Purtroppo la vita della principessa non fu facile neanche dopo questo tragico evento. Finalmente al sicuro tra le mura del suo santuario, Enheduanna sperava di poter tornare alla sua vita dedicata agli dei, ma alla morte del padre la sua tranquillità fu sconvolta ancora una volta. Dovette assistere impotente alla morte di due dei suoi fratelli, e poi la terra fu scossa da un terremoto che fece tremare anche i cuori dell’antico regno di Sargon. La vita da principessa era più complicata di quanto noi possiamo immaginare, e questi dolori si ritrovano nelle sue poesie. La giovane donna che in origine parlava di amore, ora si trovava a confrontarsi con sentimenti più duri e forti: il dolore dell’esilio, il lutto, la perdita. Tutto questo troviamo nella sua poesia.

Una poesia fatta come lei, un punto di contatto tra uomo e dio, ma con una fede che la porta sempre a esaltare la sua Inanna. Da qui nasce Signora di tutti i Me; i Me erano dei sigilli che contenevano incantesimi necessari a far fiorire una civiltà. Nella leggenda, la dea Inanna aveva con l’astuzia sottratto i Me, e per questo motivo era diventata la dea per eccellenza.

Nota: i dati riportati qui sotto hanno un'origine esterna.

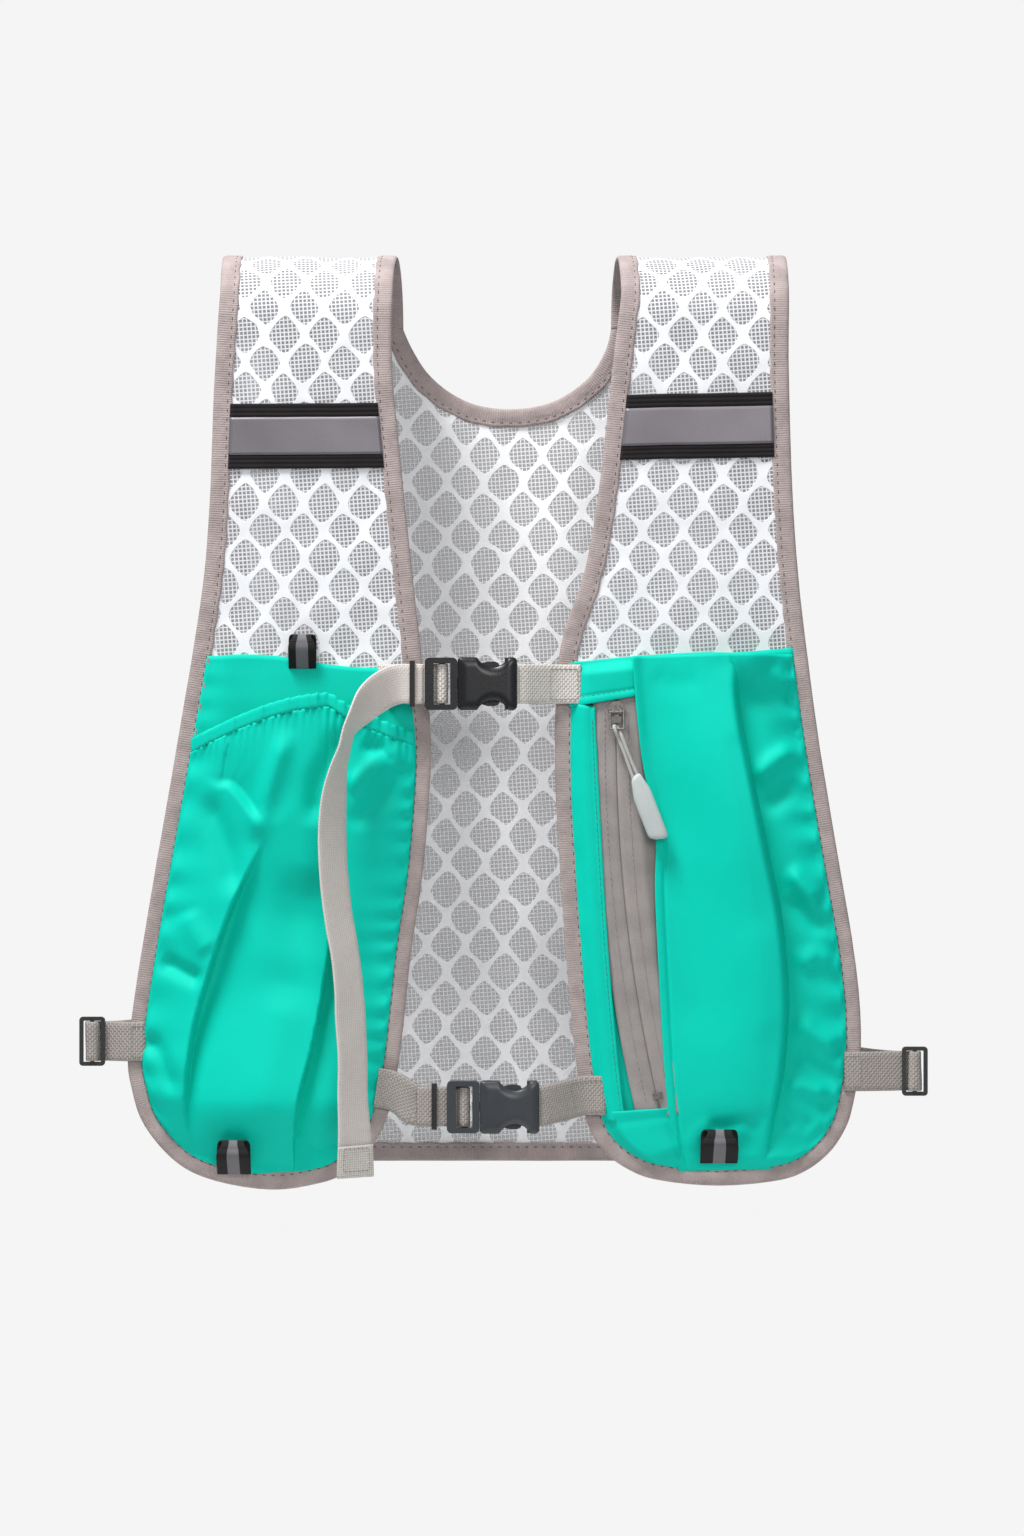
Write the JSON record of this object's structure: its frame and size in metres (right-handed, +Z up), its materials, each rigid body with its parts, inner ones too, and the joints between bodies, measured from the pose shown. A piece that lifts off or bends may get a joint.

L’incipit dell’opera ci fa capire subito il potere di questa grande dea:

Signora di tutti i Me
Risplendente di luce,
Donna virtuosa, vestita dello splendore divino
Amata dal Cielo e dalla Terra
Prediletta di Anu (dio del Cielo),
Tu sei grande su tutti i sigilli.
Tu che ami la corona perfetta
Per la somma sacerdotessa
Resa potente da tutti i sette Me.
O mia Signora, tu sei la custode di tutti i grandi Me!
Tu che hai preso i Me,
Tu che hai tenuto i Me nelle tue mani.
Tu hai riunito i Me,
Tu li hai tenuti stretti al tuo petto.
Come un drago tu scagli veleno sulla terra dei nemici.
Quando tu ruggisci come il dio della Tempesta,
La vegetazione non può resisterti.
Come un diluvio discendi dalla montagna.
Tu sei la Suprema in Cielo e in Terra,
Tu sei Inanna!

 

La prima poetessa della storia, la prima a firmare le proprie opere, parlava dei sentimenti, della vita e della religione. Un’impresa ardua ma molto vicina a ciò che fanno ancor oggi gli artisti: cercare un contatto più profondo con la realtà, con l’interiorità e con l’invisibile. Una donna di ieri che si fa modello ancora oggi.